Maybe you could write them letters for real and save them in a special box to share with your future family. It could be a really wonderful experience. Just a thought-

Prayers!

Amy said...

Megan, you have a beautiful heart. Thank you for sharing all of these tender moments, they always touch me and inspire me to be a better person. I aspire to have your faith and pray that in whatever times of personal crisis I might have in the future that I can keep that faith and be strong. I can't imagine what it might be like to go through that - I suppose no one can unless they've been there. All I can say is that, for whatever reason, Heavenly Father is conditioning you for a greater purpose. Every time I get on my knees I say "Oh thank you, thank you so much for my trials. I have learned SO much - It was worth the wait!"

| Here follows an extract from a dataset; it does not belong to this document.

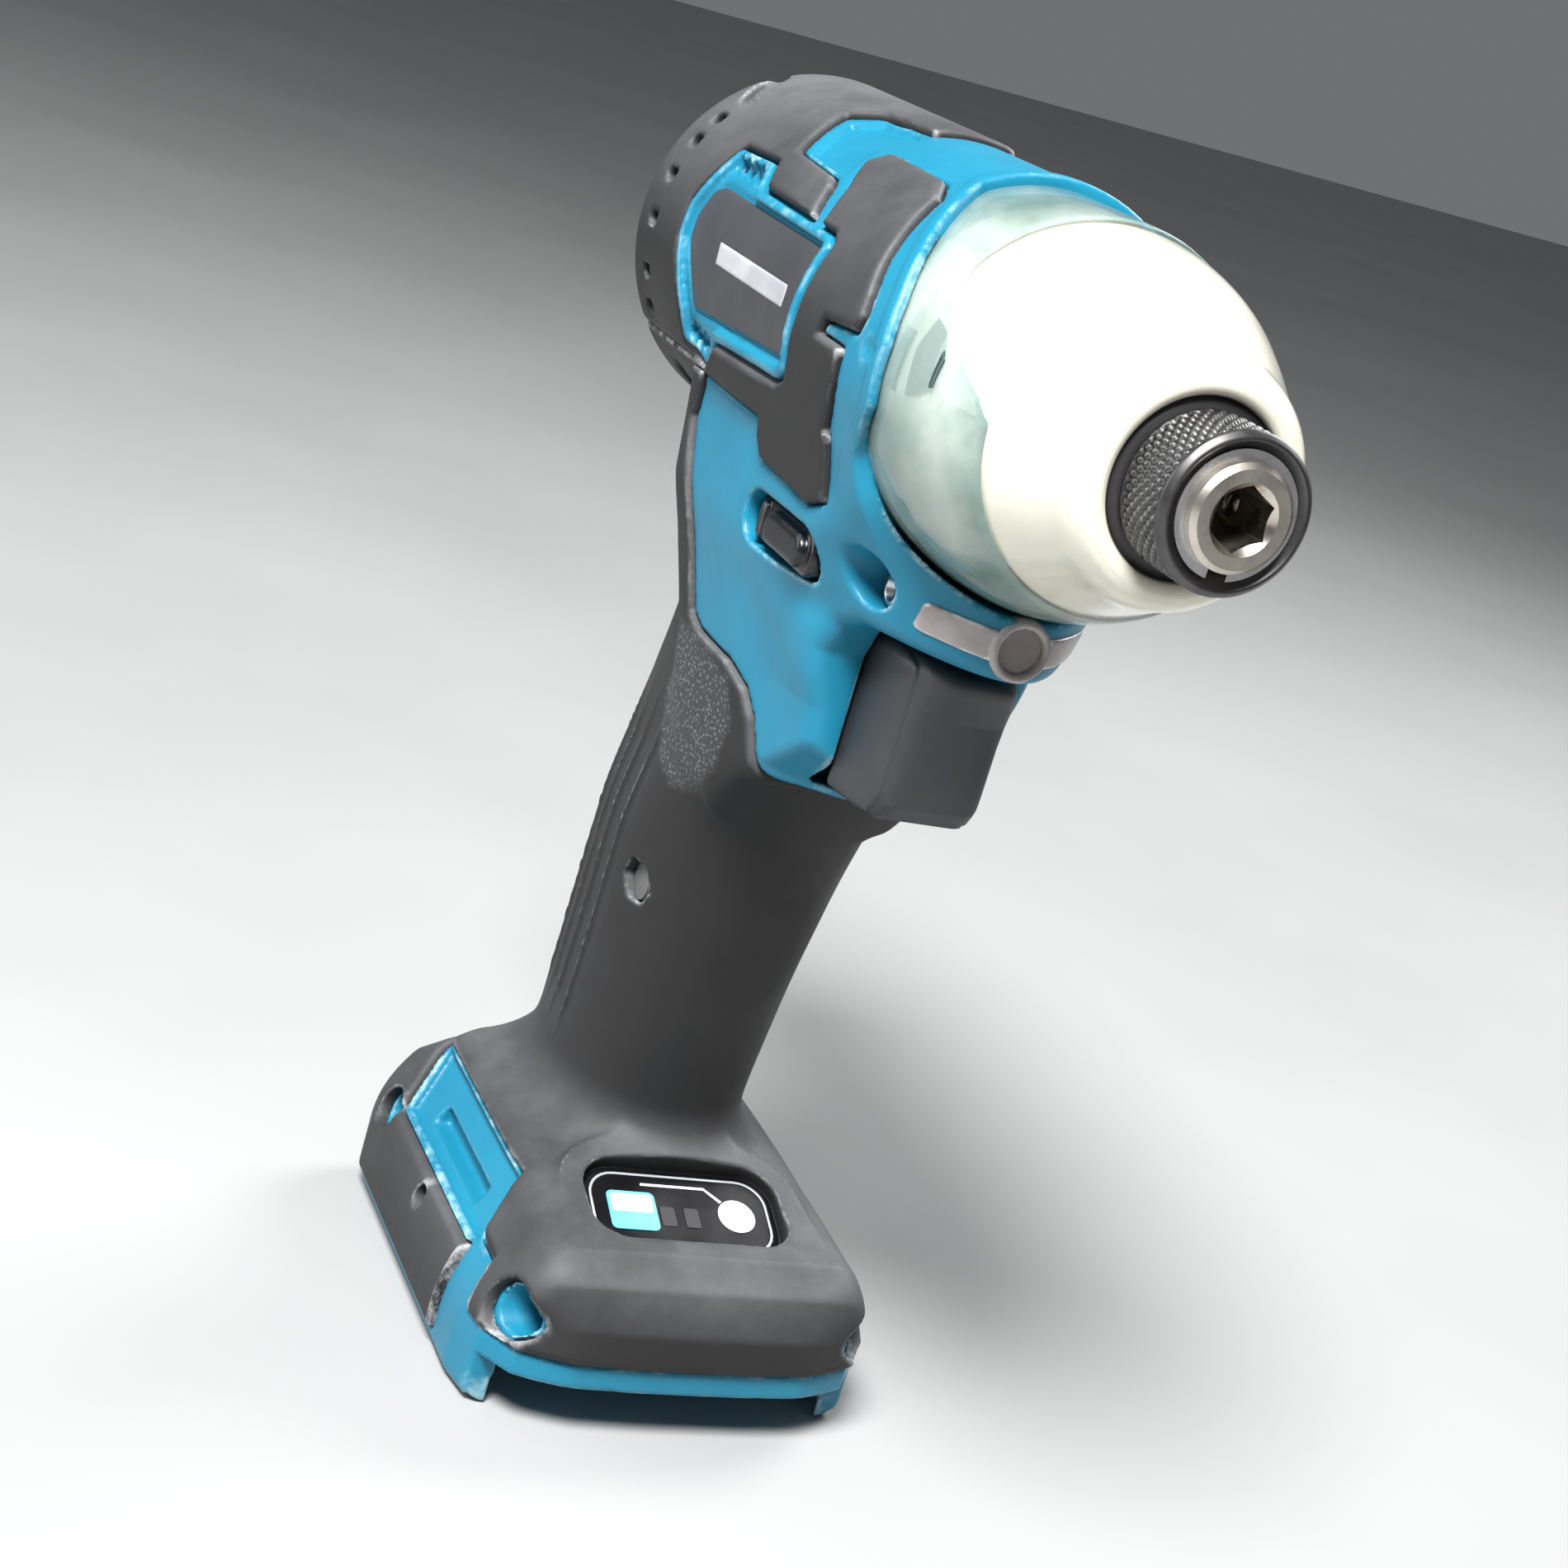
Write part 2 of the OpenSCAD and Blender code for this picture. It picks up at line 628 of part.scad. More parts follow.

I know that things will be WORTH THE WAIT for you, too. I have such a tender place in my heart for you two. Still (and always) praying.
Love, Amy

Amy said...

Oh. Ugh. Headstone. That sounds like a really, really hard thing to do.
I have Zach's ashes in a little, wooden box in Jared's dresser. I haven't even thought about doing anything with them yet.
You're really brave for taking this on, and I bet it will be a huge relief and a huge sadness when the project's complete.
Just know that I'm thinking about you tons.

Anonymous said...

You may never know how much your blog has helped me. Thank you.

Andrea said...

Megan:
I talk to Wyatt all the time in my mind. I hope that some how he might be able to listen. Have you read "The message"? It's a good read and makes me realize how close heaven really might be.
Headstone.....haven't gone down that hard road yet. I would love to see what you end up doing for your sweet little princesses.
Love,
Andrea

Unknown said...

This makes me teary and weepy. Oh how I love to come here and read of your words. So many of these thoughts are often my own, yet different. How much faith you have. I love you guys, I hardly know you but I do. After our last failed placement (I had the nursery all put together all ready as baby was due in two weeks) some of my dear friends came and took everything down for me, boxed it up and sent my hubby and me on a date. It was the best thing ever. I wish I were closer...loves.